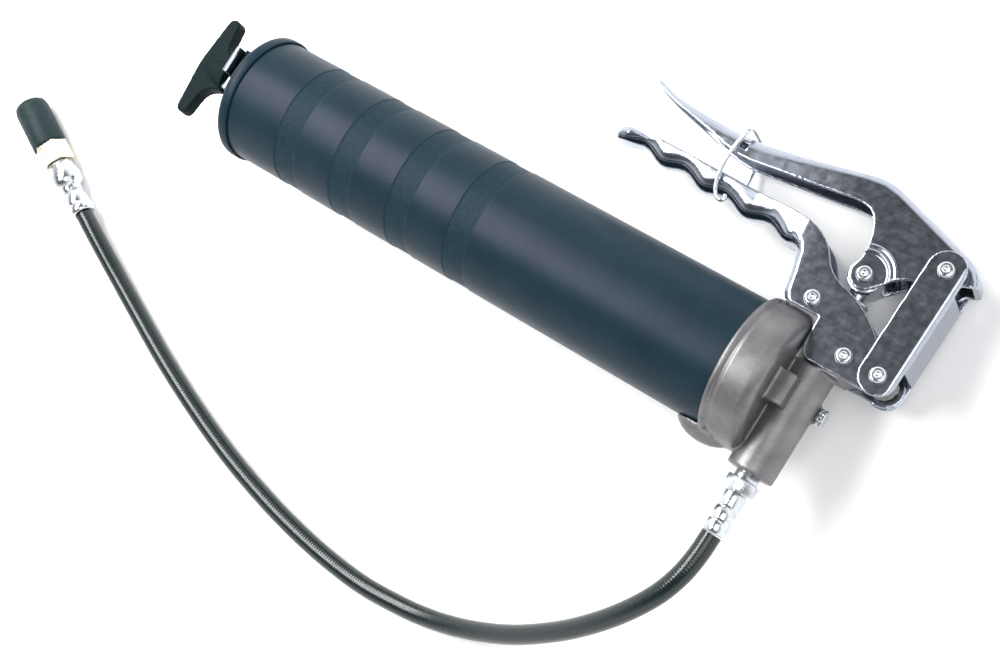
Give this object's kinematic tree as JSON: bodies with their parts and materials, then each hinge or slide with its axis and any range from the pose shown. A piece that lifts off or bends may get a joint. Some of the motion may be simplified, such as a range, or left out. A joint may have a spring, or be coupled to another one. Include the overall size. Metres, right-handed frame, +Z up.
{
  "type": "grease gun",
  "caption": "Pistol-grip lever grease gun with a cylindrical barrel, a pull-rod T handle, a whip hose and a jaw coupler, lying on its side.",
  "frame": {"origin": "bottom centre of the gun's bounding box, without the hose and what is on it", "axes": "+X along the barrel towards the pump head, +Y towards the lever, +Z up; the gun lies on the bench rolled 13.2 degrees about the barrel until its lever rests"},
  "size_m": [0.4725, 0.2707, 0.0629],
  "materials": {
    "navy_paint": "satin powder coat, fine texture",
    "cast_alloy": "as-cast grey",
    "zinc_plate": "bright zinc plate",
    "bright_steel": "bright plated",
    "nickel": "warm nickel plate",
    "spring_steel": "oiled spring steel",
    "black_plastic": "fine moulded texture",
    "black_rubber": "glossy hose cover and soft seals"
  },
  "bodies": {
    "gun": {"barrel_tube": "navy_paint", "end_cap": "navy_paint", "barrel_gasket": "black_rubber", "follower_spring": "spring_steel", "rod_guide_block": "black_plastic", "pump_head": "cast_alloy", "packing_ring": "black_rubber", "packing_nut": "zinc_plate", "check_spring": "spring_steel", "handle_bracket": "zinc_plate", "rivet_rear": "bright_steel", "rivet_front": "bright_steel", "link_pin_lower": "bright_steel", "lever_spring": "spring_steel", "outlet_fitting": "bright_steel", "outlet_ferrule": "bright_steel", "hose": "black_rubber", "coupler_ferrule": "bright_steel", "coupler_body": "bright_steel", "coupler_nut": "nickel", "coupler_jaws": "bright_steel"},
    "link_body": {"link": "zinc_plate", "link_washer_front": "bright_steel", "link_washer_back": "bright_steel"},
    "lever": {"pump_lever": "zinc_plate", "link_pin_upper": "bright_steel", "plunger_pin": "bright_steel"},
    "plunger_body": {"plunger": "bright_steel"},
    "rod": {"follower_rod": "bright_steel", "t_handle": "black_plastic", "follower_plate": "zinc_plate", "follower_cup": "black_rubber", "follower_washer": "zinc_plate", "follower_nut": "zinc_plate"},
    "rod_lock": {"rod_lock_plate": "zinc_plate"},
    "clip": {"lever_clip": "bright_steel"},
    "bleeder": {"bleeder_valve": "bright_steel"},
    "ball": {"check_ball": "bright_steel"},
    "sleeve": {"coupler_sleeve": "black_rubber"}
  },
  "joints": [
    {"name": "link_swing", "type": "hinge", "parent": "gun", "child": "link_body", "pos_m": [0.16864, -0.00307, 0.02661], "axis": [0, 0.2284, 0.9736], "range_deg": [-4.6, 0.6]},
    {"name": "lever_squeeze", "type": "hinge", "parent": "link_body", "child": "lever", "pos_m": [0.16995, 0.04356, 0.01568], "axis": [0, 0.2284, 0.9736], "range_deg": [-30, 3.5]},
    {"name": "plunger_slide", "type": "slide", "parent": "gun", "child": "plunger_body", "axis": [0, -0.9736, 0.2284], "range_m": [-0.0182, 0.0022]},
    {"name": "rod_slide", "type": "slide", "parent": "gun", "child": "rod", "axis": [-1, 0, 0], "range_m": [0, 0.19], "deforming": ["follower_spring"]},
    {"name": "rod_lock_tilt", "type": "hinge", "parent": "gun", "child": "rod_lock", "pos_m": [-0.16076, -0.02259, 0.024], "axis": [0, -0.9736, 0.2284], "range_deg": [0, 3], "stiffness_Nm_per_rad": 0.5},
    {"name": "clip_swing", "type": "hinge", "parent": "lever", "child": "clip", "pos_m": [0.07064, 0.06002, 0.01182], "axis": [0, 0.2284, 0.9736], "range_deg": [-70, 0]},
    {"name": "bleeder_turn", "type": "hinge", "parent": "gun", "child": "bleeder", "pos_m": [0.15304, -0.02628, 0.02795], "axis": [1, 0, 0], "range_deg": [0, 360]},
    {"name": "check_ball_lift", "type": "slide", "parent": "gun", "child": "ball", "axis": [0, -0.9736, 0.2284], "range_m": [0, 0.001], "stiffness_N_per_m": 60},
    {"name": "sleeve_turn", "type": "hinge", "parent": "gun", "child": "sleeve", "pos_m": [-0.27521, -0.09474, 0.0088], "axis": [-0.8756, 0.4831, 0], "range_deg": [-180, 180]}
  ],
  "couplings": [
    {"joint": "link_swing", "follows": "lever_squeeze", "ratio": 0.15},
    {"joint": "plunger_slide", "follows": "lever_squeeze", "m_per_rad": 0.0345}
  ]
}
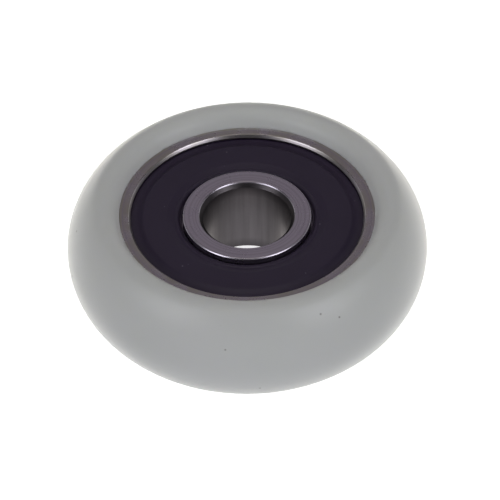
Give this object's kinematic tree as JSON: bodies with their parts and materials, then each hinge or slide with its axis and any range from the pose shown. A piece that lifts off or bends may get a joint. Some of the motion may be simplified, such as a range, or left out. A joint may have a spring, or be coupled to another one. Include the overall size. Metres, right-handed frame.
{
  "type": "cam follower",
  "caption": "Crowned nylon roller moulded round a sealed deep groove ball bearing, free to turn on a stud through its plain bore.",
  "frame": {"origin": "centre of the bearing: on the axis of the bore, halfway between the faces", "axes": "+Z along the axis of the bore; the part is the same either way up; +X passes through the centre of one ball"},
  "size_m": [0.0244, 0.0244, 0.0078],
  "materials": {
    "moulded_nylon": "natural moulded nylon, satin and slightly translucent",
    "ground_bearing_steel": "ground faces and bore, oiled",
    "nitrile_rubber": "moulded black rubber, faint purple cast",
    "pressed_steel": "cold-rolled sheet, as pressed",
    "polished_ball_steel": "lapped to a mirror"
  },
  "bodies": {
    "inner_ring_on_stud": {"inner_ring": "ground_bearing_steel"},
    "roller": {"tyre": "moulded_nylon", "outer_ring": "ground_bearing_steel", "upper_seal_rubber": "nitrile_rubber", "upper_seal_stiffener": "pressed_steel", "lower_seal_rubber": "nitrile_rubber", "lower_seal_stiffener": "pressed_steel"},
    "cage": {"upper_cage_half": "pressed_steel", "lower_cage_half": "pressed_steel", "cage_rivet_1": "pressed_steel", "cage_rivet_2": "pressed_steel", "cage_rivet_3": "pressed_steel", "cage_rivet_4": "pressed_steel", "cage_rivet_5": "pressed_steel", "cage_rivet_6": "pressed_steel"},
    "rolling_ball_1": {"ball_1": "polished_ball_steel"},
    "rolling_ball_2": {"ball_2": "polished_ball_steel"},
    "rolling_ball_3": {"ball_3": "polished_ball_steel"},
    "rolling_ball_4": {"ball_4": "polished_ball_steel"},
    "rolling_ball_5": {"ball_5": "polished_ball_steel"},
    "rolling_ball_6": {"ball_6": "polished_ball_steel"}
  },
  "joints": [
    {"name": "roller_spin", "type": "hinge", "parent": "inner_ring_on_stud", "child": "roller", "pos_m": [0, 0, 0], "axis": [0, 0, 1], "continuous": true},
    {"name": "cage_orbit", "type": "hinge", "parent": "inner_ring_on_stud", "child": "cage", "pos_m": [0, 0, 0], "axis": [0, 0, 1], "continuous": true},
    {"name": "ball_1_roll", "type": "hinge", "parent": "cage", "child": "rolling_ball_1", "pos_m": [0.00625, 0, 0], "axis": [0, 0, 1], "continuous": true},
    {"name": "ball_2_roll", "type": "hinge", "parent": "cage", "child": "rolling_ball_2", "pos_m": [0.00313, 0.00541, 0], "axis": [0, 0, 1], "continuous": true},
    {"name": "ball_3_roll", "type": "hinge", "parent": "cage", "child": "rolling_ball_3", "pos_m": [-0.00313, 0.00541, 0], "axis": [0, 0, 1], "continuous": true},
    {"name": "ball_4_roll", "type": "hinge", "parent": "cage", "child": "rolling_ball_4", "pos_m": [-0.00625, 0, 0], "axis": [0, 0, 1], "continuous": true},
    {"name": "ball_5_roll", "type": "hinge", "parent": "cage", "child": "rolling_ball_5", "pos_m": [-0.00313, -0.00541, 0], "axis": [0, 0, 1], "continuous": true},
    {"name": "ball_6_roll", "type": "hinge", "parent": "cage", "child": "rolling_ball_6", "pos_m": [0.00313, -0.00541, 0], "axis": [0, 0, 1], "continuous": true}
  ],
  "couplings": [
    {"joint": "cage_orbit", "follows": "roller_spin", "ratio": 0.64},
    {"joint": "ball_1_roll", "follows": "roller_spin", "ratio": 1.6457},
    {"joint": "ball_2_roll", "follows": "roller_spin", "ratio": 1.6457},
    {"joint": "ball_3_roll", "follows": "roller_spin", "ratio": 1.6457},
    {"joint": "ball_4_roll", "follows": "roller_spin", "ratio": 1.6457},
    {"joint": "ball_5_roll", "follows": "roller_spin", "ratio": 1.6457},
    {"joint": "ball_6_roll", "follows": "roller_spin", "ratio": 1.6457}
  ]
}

═══

**DO THIS:** Return each line in the records that holds the string "pose".

**RESULT BELOW:**
Give this object's kinematic tree as JSON: bodies with their parts and materials, then each hinge or slide with its axis and any range from the pose shown. A piece that lifts off or bends may get a joint. Some of the motion may be simplified, such as a range, or left out. A joint may have a spring, or be coupled to another one. Include the overall size. Metres, right-handed frame, +Z up.
Give this object's kinematic tree as JSON: bodies with their parts and materials, then each hinge or slide with its axis and any range from the pose shown. A piece that lifts off or bends may get a joint. Some of the motion may be simplified, such as a range, or left out. A joint may have a spring, or be coupled to another one. Include the overall size. Metres, right-handed frame.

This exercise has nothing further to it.